Ukrainian forces have deployed weapons supplied by Western allies to great effect in their counter-offensive launched at the beginning of September, as they retook control of vast swathes of territory in the northeast and south of the country.
Germany had "delivered very efficient weapons that are making the difference on the battlefield at the moment", Scholz argued on Monday.
German Defence Minister Christine Lambrecht separately stressed that "no country" had sent Western-made battle tanks to Ukraine, as she reiterated that Berlin has agreed to coordinate with allies on weapon deliveries.
But the US embassy in Berlin said "the decision over the nature of assistance ultimately lies with each country individually."
"We call on all allies and partners to lend as much support as possible to Ukraine in its struggle for democratic sovereignty", the embassy wrote in a post on Twitter.
The decision not to send the weapons during Ukraine's counter-offensive was "surprising and short-sighted", senior Ukrainian presidential aide Mykhaylo Podolyak told German daily Bild.
German arms maker Rheinmetall told public broadcaster ARD that 16 Marder infantry fighting vehicles it had restored at its own cost were "ready to be delivered" to Ukraine, if officials in Berlin gave the go ahead.
Besides the Leopard battle tanks, the Marders are high up on the list of items Ukraine has urged Berlin to supply.
Rheinmetall was preparing another 14 Marders, with the potential to supply a further 70 vehicles out of storage, ARD reported.
The raging debate over the Leopards and Marders was reminiscent of the earlier uproar over Germany's initial stuttering response on providing military support to Kyiv.
Scholz's government only made a U-turn after much public haranguing by Ukrainian leaders, and the chancellor has since said Germany would take on "special responsibility" to help Ukraine build up its artillery and air defence systems.
But Ukraine's urgent pleas for Leopard tanks and Marder vehicles have so far gone unanswered, and even figures from within the ruling coalition of Scholz's Social Democrats, the liberal FDP and the Greens, are urging the chancellor to relent.

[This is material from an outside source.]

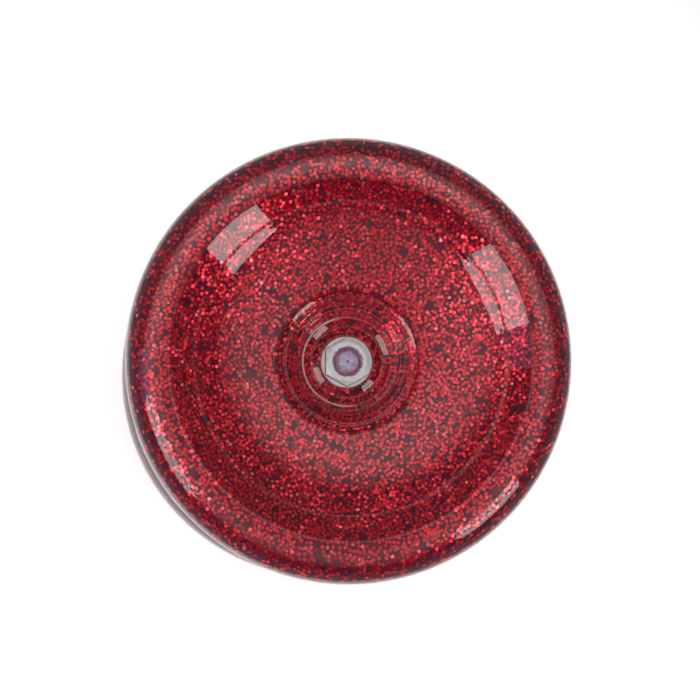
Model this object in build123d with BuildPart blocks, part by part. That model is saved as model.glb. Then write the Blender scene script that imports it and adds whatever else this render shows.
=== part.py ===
"""Bearing diabolo: two hollow clear cups lined with glitter, clamped on one stud, and a string roller.

The object stands on the rim of its lower cup. Its axis is Z and the origin is the middle of the surface it
stands on. Every height below is counted from the middle of the axle, where the string runs: sections are
drawn on SECTION, the XZ plane raised to that height, and turned about Z. Lengths are millimetres.

Upper pieces are drawn, and their twins are mirrored below the middle.
"""

import math
import os

from build123d import *

# Cup, outside
RIM_RADIUS = 52.5
CREST_HEIGHT = 56.0  # half of the diabolo's length
CREST_OUTER_RADIUS = 43.0
CREST_INNER_RADIUS = 42.3
RIM_FULLNESS = 0.72  # of the rim's rounded shoulder; 0.55 would be a quarter circle
SEAM_HEIGHT = CREST_HEIGHT - 9.5  # where the rim ring is welded to the rear shell
NECK_HEIGHT = 16.0
NECK_RADIUS = 10.0
NECK_FLOOR = 2.2
SHELL_WALL = 2.0

# Front of the cup: a rim ring, a spherical dish inside its crest, and a hub boss with a stepped well
DISH_SPHERE_RADIUS = 80.0
DISH_INNER_RADIUS = 17.2
FACE_WALL = 1.8
BACK_SIDE_RADIUS = 50.5
BACK_TOP_DROP = 2.4
BACK_SHOULDER_RADIUS = 43.0
BACK_SHOULDER_HEIGHT = 6.6
BACK_FULLNESS = 0.67
LINER_WALL = 0.5
LINER_LAP = 2.5  # how far the liner runs down inside the rear shell

# Well and boss, as (radius, depth below the inner edge of the dish)
WELL_SIDE = [(16.9, 0.3), (16.6, 0.8), (15.3, 1.4), (14.8, 1.5), (14.5, 2.5), (12.8, 3.1), (12.4, 4.0)]
WELL_FLOOR = [(10.8, 4.5), (10.4, 6.1), (8.5, 6.95)]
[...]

Berlin's reluctance to send the armour came "at the expense of Ukraine" the head of the parliamentary defence committee, FDP MP Marie-Agnes Strack-Zimmermann, told AFP.
Germany should "stop hiding behind other countries", senior Green MP Anton Hofreiter told the RND media network.
"Sooner or later we will not be able to avoid supplying modern, western main battle tanks to Ukraine," he said.
Agreements with allies over weapons deliveries were not "set in stone", Michael Roth, the social democrat chair of the Bundestag's foreign policy committee, told public radio Deutschlandfunk.